I’m sitting on the floor on top of Oak Glen in California. It’s the evening of Stage 3 of Redlands Classic. It’s been a week already. I won the opening stage and rode into yellow, came oh so close on stage 2 if not for an early break and then stage three was wild.
This Substack is going to be a bit of an update. I’ll put my race recaps in from Instagram, but also my thoughts and feelings.
I’m here with Good Guys Racing, an amateur team out of New York City. They’re normal guys with normal lives. They’re good banter and I’ve walked straight into the team like I belong here. It makes life so much easier and the support of a team is unmatched.

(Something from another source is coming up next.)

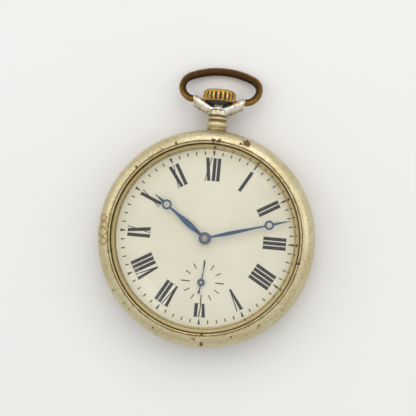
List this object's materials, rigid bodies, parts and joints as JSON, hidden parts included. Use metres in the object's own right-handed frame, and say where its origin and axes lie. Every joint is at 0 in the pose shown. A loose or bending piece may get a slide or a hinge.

Check them out on Instagram, their city riding is insane.
I miss the road banter. The chatting team tactics on the way to the stage. The sweaty hugs and high fives at the finish line. When I came back to our tent after winning the TT I was met with smiles hugs and high fives of guys I’ve only met a few days earlier.
Road racing really is class.
Stage 1: TT - 1st Place
Absolutely mega. It felt good. I bloody love TTs so much. Even when I’m suffering, there’s something about my body that just clicks into TT mode when it’s on.
There were a lot of hours that went into the TT build.. It’s a borrowed bike from Alexey, Ken at Sync came good with last minute parts, Ethan and Erick for building the bike at a pushed time. The countless laps of the circuit that we did in the days before, Good Guys for having my back when I wanted to do yet another lap.
I knew I had a good chance of winning, so much so that when it was announced that I won it was as much a relief as it was happiness. It’s been a while since I’ve worn a yellow jersey, this felt sweet.
Stage 2: Summit Finish - 6th.
What a strange day. Everything was going well until an hour or so to go. Echelon got unlucky with a puncture and a crash on the descent and the whole race changed.
A break up the road, it was all under control till that happened. There was a weird ceasefire, we were the front group of 20 but nobody wanted to ride for a while. We just rode and chatted. It was only 2/3% so I wasn’t willing to pull the whole group by myself.
The gap went from 90seconds to north of three minutes. Crap.
8km to go, attacks started to launch. Kieran Haug of Echelon had me on the ropes with a little cramp but it was kinda a now or never situation once we hit 3km. I went full GC time-trial mode and got the gap down to 90seconds on the line, dropping all but two guys along the way, BUT still losing yellow to the break.
I mean, happy with how I rode, but equally frustrated. I wish I could’ve been throwing those attacks at the front of the race going for the win, but so be bike racing.
6th on the day, with four guys up the road from the early break. 3rd on GC now….
Stage 3: Gravel Day, 20th
Well, that was a day. We went big early, I got in a move with my teammate Maxime and our yellow jersey heist was on.
Ultimately, the group was too big and we were brought back. A break went and I was a bit out of position. I thought I was all good though as everyone ahead of me on GC also missed it. But, apparently nobody wanted to bring it back…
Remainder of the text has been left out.